## Begin COLLECTED DATA
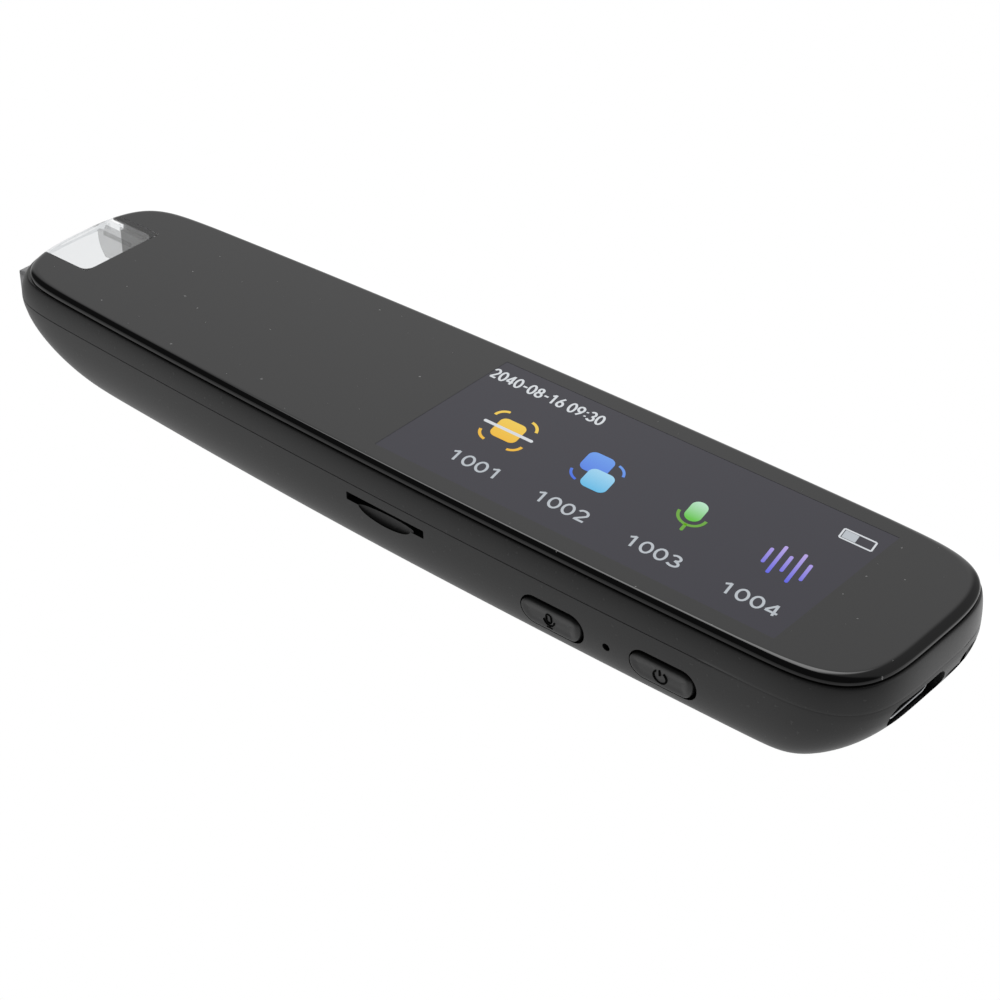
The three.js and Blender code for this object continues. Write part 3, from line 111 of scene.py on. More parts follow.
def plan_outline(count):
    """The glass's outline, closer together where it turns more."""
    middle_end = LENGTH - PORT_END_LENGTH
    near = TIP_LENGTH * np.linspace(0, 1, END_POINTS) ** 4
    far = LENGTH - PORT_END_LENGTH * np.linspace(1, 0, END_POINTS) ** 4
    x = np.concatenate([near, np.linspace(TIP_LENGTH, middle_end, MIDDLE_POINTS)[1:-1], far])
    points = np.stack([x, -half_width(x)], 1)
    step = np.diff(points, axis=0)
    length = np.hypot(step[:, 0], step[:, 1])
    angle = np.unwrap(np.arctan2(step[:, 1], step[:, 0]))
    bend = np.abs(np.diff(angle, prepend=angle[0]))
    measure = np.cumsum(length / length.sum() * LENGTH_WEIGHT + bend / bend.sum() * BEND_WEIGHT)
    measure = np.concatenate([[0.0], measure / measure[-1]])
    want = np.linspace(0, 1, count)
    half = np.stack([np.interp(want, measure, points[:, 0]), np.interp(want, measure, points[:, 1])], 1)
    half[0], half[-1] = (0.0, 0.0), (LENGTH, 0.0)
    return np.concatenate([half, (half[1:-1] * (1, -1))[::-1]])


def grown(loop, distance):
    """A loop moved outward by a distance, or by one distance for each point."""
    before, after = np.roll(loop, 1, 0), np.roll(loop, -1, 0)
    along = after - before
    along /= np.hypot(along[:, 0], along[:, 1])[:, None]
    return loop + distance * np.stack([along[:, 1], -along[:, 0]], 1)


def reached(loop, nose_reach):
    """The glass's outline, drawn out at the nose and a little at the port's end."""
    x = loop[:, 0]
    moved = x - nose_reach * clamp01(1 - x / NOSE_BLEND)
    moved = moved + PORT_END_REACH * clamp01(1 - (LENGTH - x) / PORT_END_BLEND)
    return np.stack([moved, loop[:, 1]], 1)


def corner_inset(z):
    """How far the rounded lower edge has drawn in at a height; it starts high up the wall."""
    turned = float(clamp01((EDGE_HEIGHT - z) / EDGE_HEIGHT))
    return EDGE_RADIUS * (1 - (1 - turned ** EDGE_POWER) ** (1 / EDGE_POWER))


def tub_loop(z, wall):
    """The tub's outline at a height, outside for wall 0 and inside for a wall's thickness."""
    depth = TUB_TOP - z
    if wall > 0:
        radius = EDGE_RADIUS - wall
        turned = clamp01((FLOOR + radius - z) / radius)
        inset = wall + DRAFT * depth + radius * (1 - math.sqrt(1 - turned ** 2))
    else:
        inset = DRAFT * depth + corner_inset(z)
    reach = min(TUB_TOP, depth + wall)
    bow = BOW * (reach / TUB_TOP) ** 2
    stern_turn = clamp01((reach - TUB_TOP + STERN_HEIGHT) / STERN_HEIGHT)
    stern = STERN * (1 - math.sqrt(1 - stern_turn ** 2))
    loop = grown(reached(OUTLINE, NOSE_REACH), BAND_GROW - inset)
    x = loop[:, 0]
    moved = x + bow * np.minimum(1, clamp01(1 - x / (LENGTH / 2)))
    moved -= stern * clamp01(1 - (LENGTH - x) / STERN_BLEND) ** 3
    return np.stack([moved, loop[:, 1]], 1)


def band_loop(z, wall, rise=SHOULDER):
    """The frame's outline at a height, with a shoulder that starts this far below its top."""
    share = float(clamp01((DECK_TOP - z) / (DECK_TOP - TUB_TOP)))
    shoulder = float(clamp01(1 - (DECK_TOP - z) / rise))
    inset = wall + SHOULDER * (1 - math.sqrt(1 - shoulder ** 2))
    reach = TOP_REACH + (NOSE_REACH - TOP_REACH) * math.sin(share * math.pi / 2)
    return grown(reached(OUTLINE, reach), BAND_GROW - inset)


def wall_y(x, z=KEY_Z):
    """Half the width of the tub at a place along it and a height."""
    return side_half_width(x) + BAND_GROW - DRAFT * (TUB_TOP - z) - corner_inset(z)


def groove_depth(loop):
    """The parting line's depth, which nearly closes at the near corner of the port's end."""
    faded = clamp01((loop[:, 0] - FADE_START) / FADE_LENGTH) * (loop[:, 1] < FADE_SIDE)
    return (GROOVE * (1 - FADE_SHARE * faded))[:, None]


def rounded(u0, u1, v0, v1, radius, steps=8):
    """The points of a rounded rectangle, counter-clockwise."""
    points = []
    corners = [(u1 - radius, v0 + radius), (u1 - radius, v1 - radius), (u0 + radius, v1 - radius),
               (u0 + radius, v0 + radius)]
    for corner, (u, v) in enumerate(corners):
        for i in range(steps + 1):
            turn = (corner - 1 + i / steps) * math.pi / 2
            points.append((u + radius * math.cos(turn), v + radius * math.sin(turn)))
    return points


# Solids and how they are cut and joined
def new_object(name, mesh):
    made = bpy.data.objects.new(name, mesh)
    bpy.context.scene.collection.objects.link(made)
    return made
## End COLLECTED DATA
DIRECTION: Write the listing out again, exactly as it reads.

TASK ANSWER:
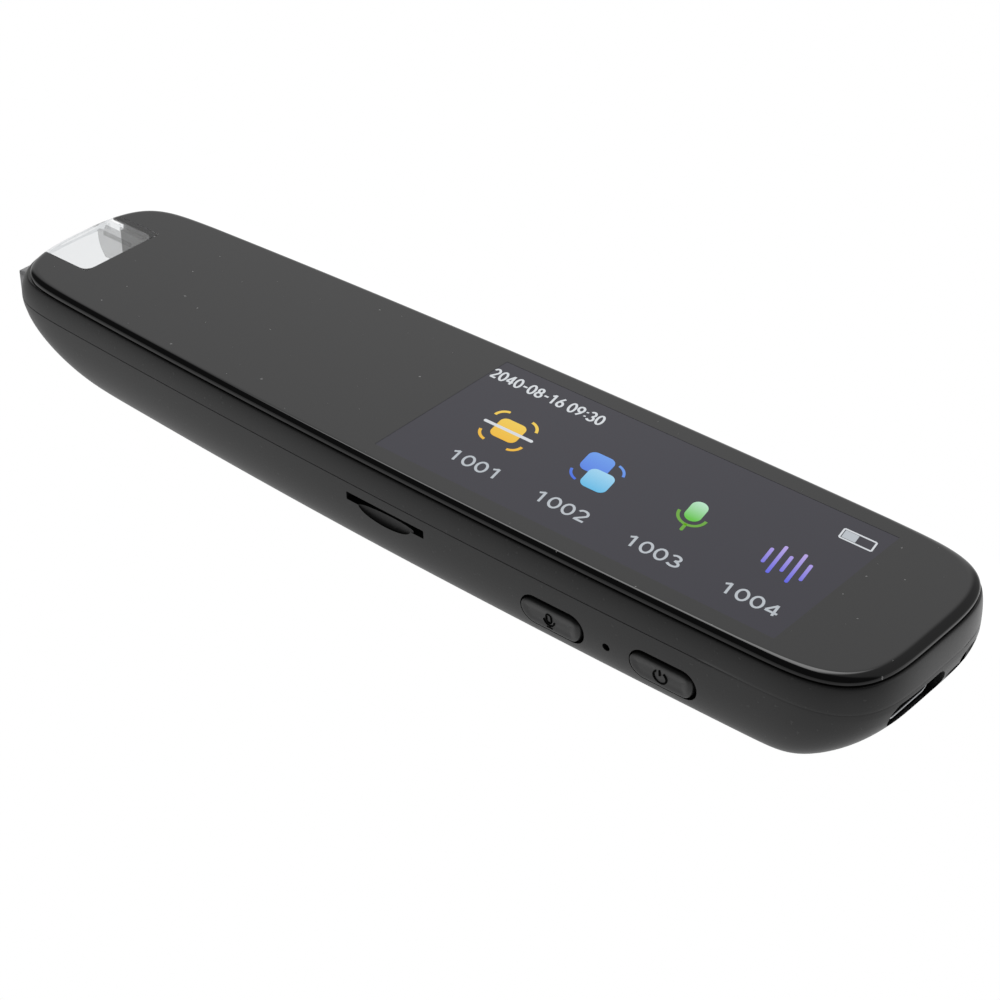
The three.js and Blender code for this object continues. Write part 3, from line 111 of scene.py on. More parts follow.
def plan_outline(count):
    """The glass's outline, closer together where it turns more."""
    middle_end = LENGTH - PORT_END_LENGTH
    near = TIP_LENGTH * np.linspace(0, 1, END_POINTS) ** 4
    far = LENGTH - PORT_END_LENGTH * np.linspace(1, 0, END_POINTS) ** 4
    x = np.concatenate([near, np.linspace(TIP_LENGTH, middle_end, MIDDLE_POINTS)[1:-1], far])
    points = np.stack([x, -half_width(x)], 1)
    step = np.diff(points, axis=0)
    length = np.hypot(step[:, 0], step[:, 1])
    angle = np.unwrap(np.arctan2(step[:, 1], step[:, 0]))
    bend = np.abs(np.diff(angle, prepend=angle[0]))
    measure = np.cumsum(length / length.sum() * LENGTH_WEIGHT + bend / bend.sum() * BEND_WEIGHT)
    measure = np.concatenate([[0.0], measure / measure[-1]])
    want = np.linspace(0, 1, count)
    half = np.stack([np.interp(want, measure, points[:, 0]), np.interp(want, measure, points[:, 1])], 1)
    half[0], half[-1] = (0.0, 0.0), (LENGTH, 0.0)
    return np.concatenate([half, (half[1:-1] * (1, -1))[::-1]])


def grown(loop, distance):
    """A loop moved outward by a distance, or by one distance for each point."""
    before, after = np.roll(loop, 1, 0), np.roll(loop, -1, 0)
    along = after - before
    along /= np.hypot(along[:, 0], along[:, 1])[:, None]
    return loop + distance * np.stack([along[:, 1], -along[:, 0]], 1)


def reached(loop, nose_reach):
    """The glass's outline, drawn out at the nose and a little at the port's end."""
    x = loop[:, 0]
    moved = x - nose_reach * clamp01(1 - x / NOSE_BLEND)
    moved = moved + PORT_END_REACH * clamp01(1 - (LENGTH - x) / PORT_END_BLEND)
    return np.stack([moved, loop[:, 1]], 1)


def corner_inset(z):
    """How far the rounded lower edge has drawn in at a height; it starts high up the wall."""
    turned = float(clamp01((EDGE_HEIGHT - z) / EDGE_HEIGHT))
    return EDGE_RADIUS * (1 - (1 - turned ** EDGE_POWER) ** (1 / EDGE_POWER))


def tub_loop(z, wall):
    """The tub's outline at a height, outside for wall 0 and inside for a wall's thickness."""
    depth = TUB_TOP - z
    if wall > 0:
        radius = EDGE_RADIUS - wall
        turned = clamp01((FLOOR + radius - z) / radius)
        inset = wall + DRAFT * depth + radius * (1 - math.sqrt(1 - turned ** 2))
    else:
        inset = DRAFT * depth + corner_inset(z)
    reach = min(TUB_TOP, depth + wall)
    bow = BOW * (reach / TUB_TOP) ** 2
    stern_turn = clamp01((reach - TUB_TOP + STERN_HEIGHT) / STERN_HEIGHT)
    stern = STERN * (1 - math.sqrt(1 - stern_turn ** 2))
    loop = grown(reached(OUTLINE, NOSE_REACH), BAND_GROW - inset)
    x = loop[:, 0]
    moved = x + bow * np.minimum(1, clamp01(1 - x / (LENGTH / 2)))
    moved -= stern * clamp01(1 - (LENGTH - x) / STERN_BLEND) ** 3
    return np.stack([moved, loop[:, 1]], 1)


def band_loop(z, wall, rise=SHOULDER):
    """The frame's outline at a height, with a shoulder that starts this far below its top."""
    share = float(clamp01((DECK_TOP - z) / (DECK_TOP - TUB_TOP)))
    shoulder = float(clamp01(1 - (DECK_TOP - z) / rise))
    inset = wall + SHOULDER * (1 - math.sqrt(1 - shoulder ** 2))
    reach = TOP_REACH + (NOSE_REACH - TOP_REACH) * math.sin(share * math.pi / 2)
    return grown(reached(OUTLINE, reach), BAND_GROW - inset)


def wall_y(x, z=KEY_Z):
    """Half the width of the tub at a place along it and a height."""
    return side_half_width(x) + BAND_GROW - DRAFT * (TUB_TOP - z) - corner_inset(z)


def groove_depth(loop):
    """The parting line's depth, which nearly closes at the near corner of the port's end."""
    faded = clamp01((loop[:, 0] - FADE_START) / FADE_LENGTH) * (loop[:, 1] < FADE_SIDE)
    return (GROOVE * (1 - FADE_SHARE * faded))[:, None]


def rounded(u0, u1, v0, v1, radius, steps=8):
    """The points of a rounded rectangle, counter-clockwise."""
    points = []
    corners = [(u1 - radius, v0 + radius), (u1 - radius, v1 - radius), (u0 + radius, v1 - radius),
               (u0 + radius, v0 + radius)]
    for corner, (u, v) in enumerate(corners):
        for i in range(steps + 1):
            turn = (corner - 1 + i / steps) * math.pi / 2
            points.append((u + radius * math.cos(turn), v + radius * math.sin(turn)))
    return points


# Solids and how they are cut and joined
def new_object(name, mesh):
    made = bpy.data.objects.new(name, mesh)
    bpy.context.scene.collection.objects.link(made)
    return made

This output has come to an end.